Bacon: We are only at the beginning of a long and exciting road. While I am proud of the progress we have made in the community so far, there is still much to do. Every community is like a growing organism: it reacts to stimulus and change in its environment and changes accordingly.

Looking to specifics, I am keen for us to continue improving how people participate in Ubuntu: we have plans afoot to really ease how people can help build the distribution and ease some the technical hoops we make people jump through right now. We are also focusing more on our thriving LoCo community and helping people there to celebrate their use of Ubuntu and join as a contributor. I am also keen to see us grow in our different sub-communities, across the different editions of Ubuntu (such as Ubuntu Server) and to embrace new technologies such as the cloud computing, online services and new developments in desktop interaction, usability and design.

A key component in my desire for the Ubuntu community is to respect, encourage and reward diversity in participation.

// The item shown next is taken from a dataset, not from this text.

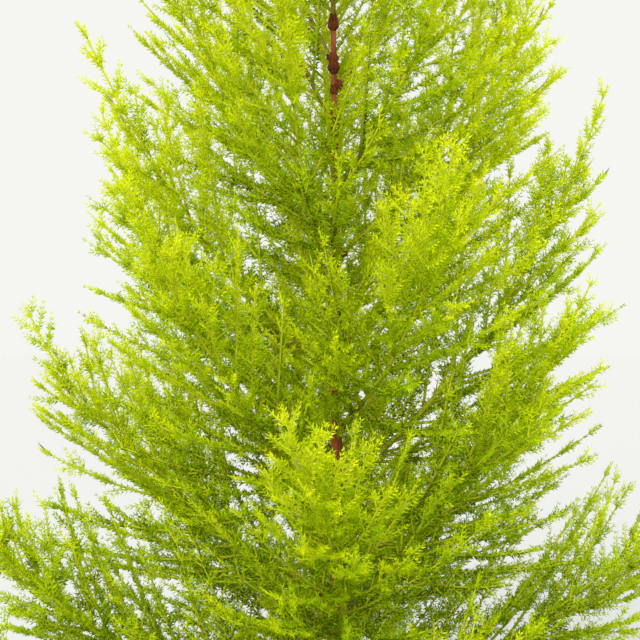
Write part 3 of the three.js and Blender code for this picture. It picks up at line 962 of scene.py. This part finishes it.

We want to ensure that if you contribute to Ubuntu, your contribution is recognised and rewarded whether that is packaging, programming, documentation, translations, testing, advocacy or whatever else. In addition to respecting this diversity, I am keen to ensure that we put the ethos of Ubuntu centre-stage in everything we do: to ensure that we always maintain the core values, foundations and principles of the project. We have talked a lot about scale and growth in this interview and while there are huge complexities and oodles of details and nuances involved in handling growth, it is the founding principles and ethos of Ubuntu that help to guide our wheels onto the right runway. It is an exciting time for Ubuntu and an exciting time for Linux in general and together we can make some important and fundamental changes to Open Source and IT in general.


On behalf of all here at OStatic, I'd like to thank Jono for taking some time to share his thoughts and insights with our readers.